In-plane anisotropy of Seebeck coefficient in slightly doped YBa$_2$Cu$_3$O$_y$

In order to observe one-dimensionality, which can be direct evidence for self-organization of electrons into charge stripes, we developed a detwinning technique for YBa$_2$Cu$_3$O$_y$ (YBCO) for a wide range of doping down to non-superconducting compositions. The temperature dependence and the doping dependence of the in-plane resistivity indicates that the observed anisotropy is not due to the Cu-O chains but due to an electron self-organization in the CuO$_2$ planes [1]. The in- plane anisotropy is also observed in the optical conductivity.

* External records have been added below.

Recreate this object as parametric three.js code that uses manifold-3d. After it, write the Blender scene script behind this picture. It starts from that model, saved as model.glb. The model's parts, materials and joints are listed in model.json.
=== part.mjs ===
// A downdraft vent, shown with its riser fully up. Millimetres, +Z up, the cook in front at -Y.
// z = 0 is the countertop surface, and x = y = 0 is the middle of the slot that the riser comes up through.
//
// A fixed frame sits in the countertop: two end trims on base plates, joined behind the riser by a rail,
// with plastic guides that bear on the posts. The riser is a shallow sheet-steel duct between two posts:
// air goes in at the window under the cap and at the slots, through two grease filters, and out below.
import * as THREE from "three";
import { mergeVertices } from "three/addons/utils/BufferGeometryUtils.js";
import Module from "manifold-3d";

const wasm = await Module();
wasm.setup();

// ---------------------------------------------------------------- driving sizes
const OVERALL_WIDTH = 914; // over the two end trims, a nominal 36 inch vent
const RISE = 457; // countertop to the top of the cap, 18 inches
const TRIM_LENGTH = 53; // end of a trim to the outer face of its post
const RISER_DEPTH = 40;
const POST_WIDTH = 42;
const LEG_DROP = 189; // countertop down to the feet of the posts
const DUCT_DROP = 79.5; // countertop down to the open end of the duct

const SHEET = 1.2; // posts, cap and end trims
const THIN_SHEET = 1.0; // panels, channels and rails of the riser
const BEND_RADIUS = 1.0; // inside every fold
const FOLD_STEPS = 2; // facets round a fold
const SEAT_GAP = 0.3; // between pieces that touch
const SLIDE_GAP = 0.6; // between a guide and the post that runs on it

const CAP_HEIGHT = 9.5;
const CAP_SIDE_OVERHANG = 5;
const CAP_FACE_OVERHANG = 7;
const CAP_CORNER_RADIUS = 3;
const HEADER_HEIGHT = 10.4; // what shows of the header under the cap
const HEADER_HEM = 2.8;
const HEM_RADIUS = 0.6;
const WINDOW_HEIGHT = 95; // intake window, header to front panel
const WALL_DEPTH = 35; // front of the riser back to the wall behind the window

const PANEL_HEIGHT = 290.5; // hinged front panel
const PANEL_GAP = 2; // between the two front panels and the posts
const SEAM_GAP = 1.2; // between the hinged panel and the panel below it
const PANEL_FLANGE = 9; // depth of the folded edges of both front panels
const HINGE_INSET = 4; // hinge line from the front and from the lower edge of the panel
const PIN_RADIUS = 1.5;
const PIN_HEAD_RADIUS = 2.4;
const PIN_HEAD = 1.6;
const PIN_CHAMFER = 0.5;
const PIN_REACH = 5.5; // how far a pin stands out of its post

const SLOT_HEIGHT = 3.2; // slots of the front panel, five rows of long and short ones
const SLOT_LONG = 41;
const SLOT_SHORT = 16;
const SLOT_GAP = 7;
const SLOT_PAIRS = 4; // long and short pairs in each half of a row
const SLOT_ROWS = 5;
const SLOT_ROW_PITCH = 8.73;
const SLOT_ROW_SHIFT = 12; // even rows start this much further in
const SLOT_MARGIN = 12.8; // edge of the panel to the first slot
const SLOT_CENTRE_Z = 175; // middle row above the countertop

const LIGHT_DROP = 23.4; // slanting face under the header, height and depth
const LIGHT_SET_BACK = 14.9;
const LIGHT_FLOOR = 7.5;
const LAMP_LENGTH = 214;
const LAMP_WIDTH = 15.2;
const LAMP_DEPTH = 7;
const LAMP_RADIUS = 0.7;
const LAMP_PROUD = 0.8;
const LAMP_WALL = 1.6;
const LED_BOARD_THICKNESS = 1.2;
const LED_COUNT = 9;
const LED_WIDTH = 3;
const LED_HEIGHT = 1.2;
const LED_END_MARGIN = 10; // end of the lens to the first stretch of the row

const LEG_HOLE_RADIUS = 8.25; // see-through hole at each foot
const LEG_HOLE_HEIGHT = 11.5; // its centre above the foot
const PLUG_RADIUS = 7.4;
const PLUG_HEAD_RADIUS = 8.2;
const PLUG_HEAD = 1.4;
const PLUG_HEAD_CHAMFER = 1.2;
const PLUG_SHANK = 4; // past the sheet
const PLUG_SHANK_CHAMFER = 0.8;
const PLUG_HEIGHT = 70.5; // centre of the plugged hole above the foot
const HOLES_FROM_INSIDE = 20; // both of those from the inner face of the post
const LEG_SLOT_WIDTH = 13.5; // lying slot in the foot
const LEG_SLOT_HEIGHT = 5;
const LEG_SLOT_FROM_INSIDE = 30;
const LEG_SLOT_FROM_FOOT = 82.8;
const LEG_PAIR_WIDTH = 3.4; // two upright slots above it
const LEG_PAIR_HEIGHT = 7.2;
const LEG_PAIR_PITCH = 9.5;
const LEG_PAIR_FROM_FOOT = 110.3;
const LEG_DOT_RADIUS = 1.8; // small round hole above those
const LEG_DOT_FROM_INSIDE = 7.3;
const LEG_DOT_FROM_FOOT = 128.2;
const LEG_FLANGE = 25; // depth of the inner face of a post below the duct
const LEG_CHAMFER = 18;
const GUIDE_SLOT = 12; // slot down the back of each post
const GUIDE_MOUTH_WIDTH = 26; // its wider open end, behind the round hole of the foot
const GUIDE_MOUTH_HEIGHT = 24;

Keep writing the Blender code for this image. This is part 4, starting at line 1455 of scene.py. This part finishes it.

The frequency dependence of the conductivity spectra indicates that the plasma frequency is isotropic and the resistivity anisotropy is caused by an anisotropic scattering rate [2]. In the present work we measured in-plane anisotropy of the Seebeck coefficient in slightly doped YBCO. From the isotropic plasma frequency, which is proportional to $n/m^\ast$ in the Drude model, one expects that the Seebeck coefficient is isotropic. However, it turns out that $S_a$ is larger than $S_b$ in slightly doped samples. This result cannot be accounted for by the simple Drude picture, and thus the observed anisotropy highlights another peculiar aspect of the self-organization of electrons in cuprates. [1] Ando et al., PRL 88, 137005 (2002). [2] Y.-S. Lee et al., PRB 70, 014518 (2004).